E por momentos, confuso na minha douta ignorância, vacilo na escolha entre a teoria racional da ‘Origem das Espécies’ de Charles Darwin, o pensamento surrealista de Apollinaire e seus seguidores, as crenças dos deuses mitológicos da antiguidade, o Inferno, o Purgatório e o Paraíso apresentados por Dante na sua magnifica obra ‘A Divina Comédia’ e a diversidade de correntes e doutrinas religiosas escritas pela mão dos homens, plasmadas em sofisticadas publicações, das quais destaco a corrente dos criacionistas que têm uma noção imobilista da natureza e da vida e conservam, “in initio”, os traços originais da criação.
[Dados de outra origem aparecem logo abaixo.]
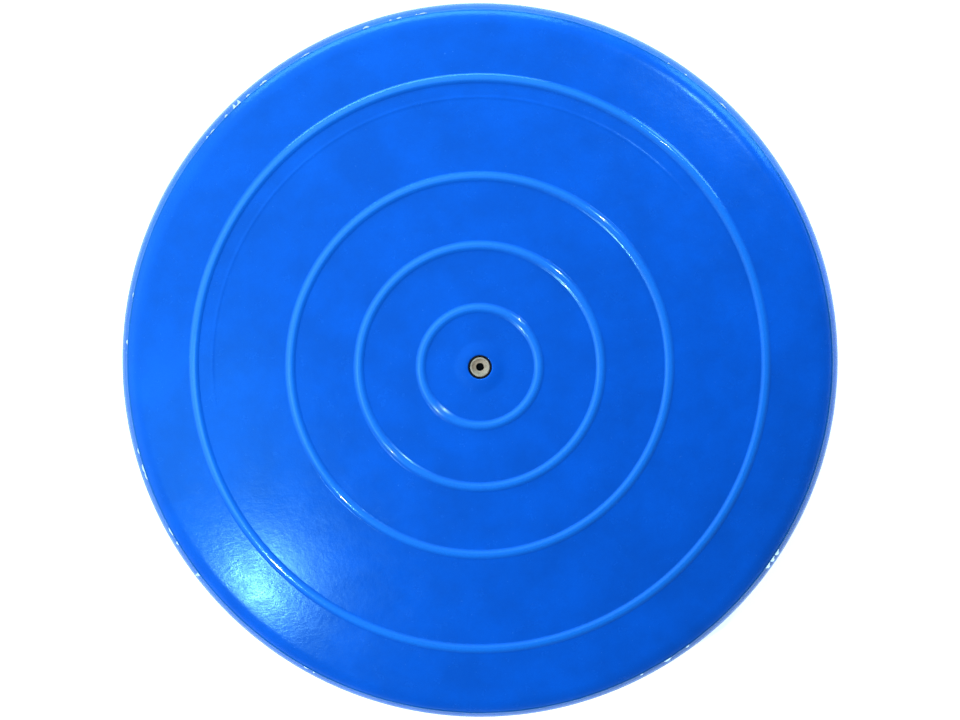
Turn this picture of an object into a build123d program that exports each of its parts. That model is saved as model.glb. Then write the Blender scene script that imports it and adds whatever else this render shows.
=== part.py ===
from build123d import *
import math
import os

# Wobble cushion: an air-filled PVC disc. The face with four raised rings is up,
# and the face with rounded studs is down. Millimetres, +Z up, origin on the floor
# under the centre of the disc.

# Driving dimensions
OUTER_RADIUS = 165.0
TOTAL_HEIGHT = 55.0
GIRTH_HEIGHT = 27.0
WALL = 3.2

# Rounded rim: one radius above the girth, and the same below it
RIM_RADIUS = 13.0

# Weld seam between the two mouldings, on the rim's upper shoulder
SEAM_HEIGHT = GIRTH_HEIGHT + 8.8
SEAM_THICKNESS = 1.4
SEAM_PROUD = 0.6

# Raised rings on the upper face
RING_RADII = (26.7, 54.8, 86.0, 130.3)
RING_BEAD_RADIUS = 2.2
RING_BEAD_SUNK = 0.6

# Studs on the lower face, in concentric rows of eight, sixteen, and so on
STUD_HEIGHT = 5.0
STUD_RADIUS = 4.2
STUD_TIP_ROUND = 2.8
STUD_ROOT_DEPTH = 1.6
STUD_ROWS = 6
STUD_ROW_PITCH = 20.0
STUDS_PER_ROW_STEP = 8
FLAT_BASE_RADIUS = 92.0

# Needle valve in the middle of the upper face
VALVE_BOSS_RADIUS = 9.5
VALVE_BOSS_HEIGHT = 0.7
HOUSING_RADIUS = 5.35
HOUSING_FLANGE_RADIUS = 13.0
HOUSING_FLANGE_THICKNESS = 1.6
HOUSING_LENGTH = 15.0
CORE_RADIUS = 4.75
CORE_HEAD_RADIUS = 3.9
CORE_HEAD_RISE = 0.5
CORE_LENGTH = 12.0
CORE_BILL_LENGTH = 5.5
CORE_BILL_WIDTH = 5.0
CORE_BILL_TIP = 1.4
NEEDLE_RADIUS = 1.7
NEEDLE_DEPTH = 7.0

# Derived outline: the crown arc meets the rim arc in a tangent, and so does the base arc
CROWN_RISE = TOTAL_HEIGHT - GIRTH_HEIGHT
RIM_CENTRE_RADIUS = OUTER_RADIUS - RIM_RADIUS
CROWN_RADIUS = (RIM_CENTRE_RADIUS**2 + CROWN_RISE**2 - RIM_RADIUS**2) / (
    2 * (CROWN_RISE - RIM_RADIUS)
)
BASE_DROP = GIRTH_HEIGHT - STUD_HEIGHT
BASE_RUN = RIM_CENTRE_RADIUS - FLAT_BASE_RADIUS
BASE_ARC_RADIUS = (BASE_RUN**2 + BASE_DROP**2 - RIM_RADIUS**2) / (
    2 * (BASE_DROP - RIM_RADIUS)
)
CROWN_TURN = math.atan2(CROWN_RADIUS - CROWN_RISE, RIM_CENTRE_RADIUS)
BASE_TURN = math.atan2(BASE_DROP - BASE_ARC_RADIUS, BASE_RUN)
SEAM_LOW = SEAM_HEIGHT - SEAM_THICKNESS / 2
SEAM_HIGH = SEAM_HEIGHT + SEAM_THICKNESS / 2
VALVE_TOP = TOTAL_HEIGHT + VALVE_BOSS_HEIGHT


def crown_z(radius, depth=0.0):
    """Height of the upper face at a radius, or of the surface that lies depth under it."""
    reach = CROWN_RADIUS - depth
    return TOTAL_HEIGHT - CROWN_RADIUS + math.sqrt(reach**2 - radius**2)


def base_z(radius):
    """Height of the lower face at a radius, without its studs."""
    if radius <= FLAT_BASE_RADIUS:
        return STUD_HEIGHT
    run = radius - FLAT_BASE_RADIUS
    return STUD_HEIGHT + BASE_ARC_RADIUS - math.sqrt(BASE_ARC_RADIUS**2 - run**2)


def rim_turn(height, depth=0.0):
    """Angle above the girth at which the rim's section, drawn in by depth, has a height."""
    return math.asin((height - GIRTH_HEIGHT) / (RIM_RADIUS - depth))


def rim_point(turn, depth=0.0):
    """Point of the rim's section at an angle above the girth."""
    reach = RIM_RADIUS - depth
    return (
        RIM_CENTRE_RADIUS + reach * math.cos(turn),
        GIRTH_HEIGHT + reach * math.sin(turn),
    )


def rim_arc(start, end, depth=0.0):
    """Stretch of the rim's section between two angles."""
    middle = rim_point((start + end) / 2, depth)
    return ThreePointArc(rim_point(start, depth), middle, rim_point(end, depth))


def crown_arc(inner, depth=0.0):
    """The crown's section, from a radius near the valve out to where the rim takes over."""
    end = rim_point(CROWN_TURN, depth)
    middle = (inner + end[0]) / 2
    start = (inner, crown_z(inner, depth))
    return ThreePointArc(start, (middle, crown_z(middle, depth)), end)


def base_arc(depth=0.0):
    """The base's section, from the flat out to where the rim takes over."""
    reach = BASE_ARC_RADIUS - depth
    turn = (BASE_TURN - math.pi / 2) / 2
    middle = (
        FLAT_BASE_RADIUS + reach * math.cos(turn),
        STUD_HEIGHT + BASE_ARC_RADIUS + reach * math.sin(turn),
    )
    start = (FLAT_BASE_RADIUS, STUD_HEIGHT + depth)
    return ThreePointArc(start, middle, rim_point(BASE_TURN, depth))


def revolved(outline):
    """Solid of revolution about Z of a closed outline of (radius, height) edges."""
    section = make_face([Plane.XZ.from_local_coords(edge) for edge in outline])
    return revolve(section, Axis.Z, 360)


def upright(radius, low, high):
    """A cylinder about Z between two heights."""
    return Pos(0, 0, low) * Cylinder(
        radius, high - low, align=(Align.CENTER, Align.CENTER, Align.MIN)
    )


def ring_bead(radius):
    """One raised ring, a round bead sunk a little into the upper face."""
    return Pos(0, 0, crown_z(radius) - RING_BEAD_SUNK) * Torus(radius, RING_BEAD_RADIUS)


def ring_face_shell():
    """Upper moulding: the crown, its four rings, and the raised boss round the valve hole."""
    boss_inner = (HOUSING_RADIUS, VALVE_TOP)
    boss_outer = (VALVE_BOSS_RADIUS - VALVE_BOSS_HEIGHT, VALVE_TOP)
    boss_foot = (VALVE_BOSS_RADIUS, crown_z(VALVE_BOSS_RADIUS))
    hole_foot = (HOUSING_RADIUS, crown_z(HOUSING_RADIUS, WALL))
    outer_turn = rim_turn(SEAM_HIGH)
    inner_turn = rim_turn(SEAM_HIGH, WALL)
    shell = revolved(
        [
            Line(boss_inner, boss_outer),
            Line(boss_outer, boss_foot),
            crown_arc(VALVE_BOSS_RADIUS),
            rim_arc(CROWN_TURN, outer_turn),
            Line(rim_point(outer_turn), rim_point(inner_turn, WALL)),
            rim_arc(inner_turn, CROWN_TURN, WALL),
            crown_arc(HOUSING_RADIUS, WALL),
            Line(hole_foot, boss_inner),
        ]
    )
    for radius in RING_RADII:
        shell = shell + ring_bead(radius)
    return shell


def stud():
    """One stud with its rounded tip on the floor and its root sunk into the lower wall."""
    body = upright(STUD_RADIUS, 0, STUD_HEIGHT + STUD_ROOT_DEPTH)
    return fillet(body.edges().sort_by(Axis.Z)[0], STUD_TIP_ROUND)


def stud_row(row, pattern):
    """The studs of one row, all turned to face outward, eight more in each row than the last."""
    radius = row * STUD_ROW_PITCH
    count = row * STUDS_PER_ROW_STEP
    lift = base_z(radius) - STUD_HEIGHT
    pitch = 360 / count
    turns = [(step + 0.5) * pitch for step in range(count)]
    return [Rot(0, 0, turn) * Pos(radius, 0, lift) * pattern for turn in turns]


def stud_face_shell():
    """Lower moulding: the base, the girth up to the seam, and all its studs."""
    outer_turn = rim_turn(SEAM_LOW)
    inner_turn = rim_turn(SEAM_LOW, WALL)
    base = (0.0, STUD_HEIGHT)
    inside = (0.0, STUD_HEIGHT + WALL)
    shell = revolved(
        [
            Line(base, (FLAT_BASE_RADIUS, STUD_HEIGHT)),
            base_arc(),
            rim_arc(BASE_TURN, outer_turn),
            Line(rim_point(outer_turn), rim_point(inner_turn, WALL)),
            rim_arc(inner_turn, BASE_TURN, WALL),
            base_arc(WALL),
            Line((FLAT_BASE_RADIUS, STUD_HEIGHT + WALL), inside),
            Line(inside, base),
        ]
    )
    pattern = stud()
    shell = shell + pattern
    for row in range(1, STUD_ROWS + 1):
        shell = shell + stud_row(row, pattern)
    return shell


def rim_seam():
    """The weld bead that joins the two mouldings, a little proud of the rim."""
    outer_low = rim_point(rim_turn(SEAM_LOW))
    outer_high = rim_point(rim_turn(SEAM_HIGH))
    inner_low = rim_point(rim_turn(SEAM_LOW, WALL), WALL)
    inner_high = rim_point(rim_turn(SEAM_HIGH, WALL), WALL)
    crest = rim_point(rim_turn(SEAM_HEIGHT), -SEAM_PROUD)
    return revolved(
        [
            Line(outer_low, crest),
            Line(crest, outer_high),
            Line(outer_high, inner_high),
            Line(inner_high, inner_low),
            Line(inner_low, outer_low),
        ]
    )


def valve_housing():
    """Black rubber sleeve in the hole, with a flange bonded under the upper moulding."""
    flange_top = crown_z(HOUSING_FLANGE_RADIUS, WALL)
    foot = VALVE_TOP - HOUSING_LENGTH
    sleeve = upright(HOUSING_RADIUS, foot, VALVE_TOP)
    flange = upright(HOUSING_FLANGE_RADIUS, flange_top - HOUSING_FLANGE_THICKNESS, flange_top)
    return sleeve + flange - upright(CORE_RADIUS, foot, VALVE_TOP)


def valve_core():
    """Pale rubber insert that seals on the pump needle, with a flat bill inside the disc."""
    foot = VALVE_TOP - CORE_LENGTH
    head_top = VALVE_TOP + CORE_HEAD_RISE
    head = Pos(0, 0, VALVE_TOP) * Cone(
        CORE_RADIUS,
        CORE_HEAD_RADIUS,
        CORE_HEAD_RISE,
        align=(Align.CENTER, Align.CENTER, Align.MIN),
    )
    bill = loft(
        [
            Pos(0, 0, foot) * Rectangle(CORE_BILL_WIDTH, CORE_BILL_WIDTH),
            Pos(0, 0, foot - CORE_BILL_LENGTH) * Rectangle(CORE_BILL_WIDTH, CORE_BILL_TIP),
        ]
    )
    needle_hole = upright(NEEDLE_RADIUS, head_top - NEEDLE_DEPTH, head_top)
    return upright(CORE_RADIUS, foot, VALVE_TOP) + head + bill - needle_hole


def main():
    os.makedirs("parts", exist_ok=True)
    nodes = {
        "ring_face_shell": ring_face_shell(),
        "stud_face_shell": stud_face_shell(),
        "rim_seam": rim_seam(),
        "valve_housing": valve_housing(),
        "valve_core": valve_core(),
    }
    for name, solid in nodes.items():
        export_step(solid, f"parts/{name}.step")


main()
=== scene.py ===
import math
import random

import bpy
from mathutils import Matrix, Vector
from mathutils.geometry import delaunay_2d_cdt


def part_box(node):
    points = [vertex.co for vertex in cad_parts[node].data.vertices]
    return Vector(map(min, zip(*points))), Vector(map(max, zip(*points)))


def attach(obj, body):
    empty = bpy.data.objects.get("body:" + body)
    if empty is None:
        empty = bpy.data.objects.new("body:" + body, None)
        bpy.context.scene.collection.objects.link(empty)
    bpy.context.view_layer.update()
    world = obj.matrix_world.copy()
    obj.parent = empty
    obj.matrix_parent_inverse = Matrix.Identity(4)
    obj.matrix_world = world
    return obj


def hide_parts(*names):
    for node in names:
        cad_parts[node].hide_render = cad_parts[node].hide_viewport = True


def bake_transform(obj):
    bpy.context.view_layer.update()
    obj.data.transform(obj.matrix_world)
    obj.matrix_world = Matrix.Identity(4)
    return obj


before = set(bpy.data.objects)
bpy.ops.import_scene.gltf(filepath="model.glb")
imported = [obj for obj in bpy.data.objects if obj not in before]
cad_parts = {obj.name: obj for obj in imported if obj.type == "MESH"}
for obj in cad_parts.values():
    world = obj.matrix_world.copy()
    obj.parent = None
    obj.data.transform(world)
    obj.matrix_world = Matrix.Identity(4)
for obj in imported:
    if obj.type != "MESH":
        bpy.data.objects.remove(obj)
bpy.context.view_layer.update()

# Wobble cushion: an air-filled PVC disc lying on the floor with its ringed face up.
# Metres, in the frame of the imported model.

MM = 0.001

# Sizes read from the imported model
STUD_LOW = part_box("stud_face_shell")[0]
SEAM_LOW, SEAM_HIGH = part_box("rim_seam")
HOUSING_LOW, HOUSING_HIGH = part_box("valve_housing")
CORE_LOW, CORE_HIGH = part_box("valve_core")

# The disc's section, as the mouldings were drawn
OUTER_RADIUS = 165.0 * MM
GIRTH_Z = 27.0 * MM
CROWN_Z = 55.0 * MM
WALL = 3.2 * MM
RIM_RADIUS = 13.0 * MM
BASE_Z = 5.0 * MM
FLAT_RADIUS = 92.0 * MM
RIM_CENTRE = OUTER_RADIUS - RIM_RADIUS
CROWN_RISE = CROWN_Z - GIRTH_Z
CROWN_ARC = (RIM_CENTRE**2 + CROWN_RISE**2 - RIM_RADIUS**2) / (2 * (CROWN_RISE - RIM_RADIUS))
BASE_DROP = GIRTH_Z - BASE_Z
BASE_RUN = RIM_CENTRE - FLAT_RADIUS
BASE_ARC = (BASE_RUN**2 + BASE_DROP**2 - RIM_RADIUS**2) / (2 * (BASE_DROP - RIM_RADIUS))
CROWN_TURN = math.atan2(CROWN_ARC - CROWN_RISE, RIM_CENTRE)
BASE_TURN = math.atan2(BASE_DROP - BASE_ARC, BASE_RUN)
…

Por mim, perdoem a ligeireza da minha opinião, na presença de um Universo tão complexo, onde o ser humano caminha até à morte perdido num imenso e labiríntico mar de perplexidades e angústias, tudo fruto da promessa de poder alcançar a eternidade das divindades, aceito de boa-fé todas as teorias sobre a origem e o sentido da vida, por mais inverosímeis que elas sejam. Na impossibilidade de alcançar a verdade, juro a minha fidelidade a todas elas. Mas dito isto, não retiro a importância dos princípios metafísicos do ser e do conhecer da Humanidade e das leis da Natureza. Por isso confesso, aqui e agora, neste lugar maravilhoso, o meu reconhecimento ao Criador pela Sua obra em geral e por esta pincelada em particular, e prometo que me irei esforçar por compreender, e quem sabe desculpar, os mais vis e atrozes atos dos filhos que criou à sua imagem e semelhança.
Volto pois ao meu êxtase.

A comoção regressa ao meu ser. Comovo-me de felicidade. Oh, como é reconfortante olhar esta paisagem…como é sublime o sentimento que me invade. Nem a extrema dureza da caminhada faz diminuir a meiga e suave sensação que me submerge. Feliz, repouso o meu olhar na grandiosidade das abruptas penedias. Na memória vou guardar, com doce enlevo, estes momentos da mais pura exaltação espiritual…
Aqui neste lugar, adormeceria feliz… eternamente.”